The San Diego Housing Emergency Alliance opposes the ordinance, which they say criminalizes homelessness and will create a system of “poverty apartheid.” The group plans a rally and news conference in Civic Center Plaza at 12:30 p.m.
Faulconer says the ordinance will provide help to the homeless while preventing "conduct that takes advantage of San Diego’s generosity and destroys the quality of life in our communities,” NBC 7 reports.
The proposed ordinance includes a "safe parking program" that would designate certain lots in the city that car-dwellers could stay at overnight, including an overflow parking area near the stadium in Mission Valley. At the lots, homeless San Diegans could also access resources to help get them into more stable, long-term housing through partnerships with other organizations. But the ordinance would ban people living in vehicles from parking in residential areas or close to schools, even during the daytime. Critics say this will lead to fines and arrests, further deepening the financial hole for those who are homeless.

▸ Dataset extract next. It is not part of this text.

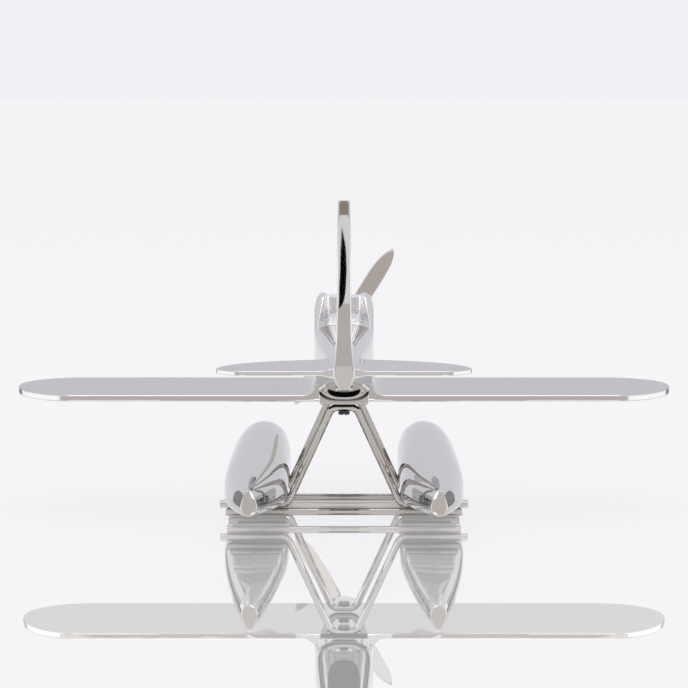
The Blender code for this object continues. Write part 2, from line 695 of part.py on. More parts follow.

“Criminalizing and demonizing the victims of this crisis – people with disabilities, seniors and low income families - is not the answer,” said Ann Menasche, Senior attorney with Disability Rights California. “Our clients have been priced out of housing due to skyrocketing rents. They have been denied real choices. The real emergency is not people using their vehicles to stay out of the elements. The real emergency is the lack of affordable housing. Instead of continuing this war on the unhoused poor, instead of establishing a system of poverty apartheid against people forced to live in their vehicles reminiscent of the old days of South Africa, we need to create permanent affordable housing solutions.”
The San Diego Housing Emergency Alliance (SD HEMA), a grassroots coalition of San Diego organizations and individuals, including people with disabilities, tenants, low wage workers, LGBTQ individuals, students, people of color and people who are or have been homeless. SD HEMA’s goal is to grow a grassroots movement to recognize housing as a basic human right.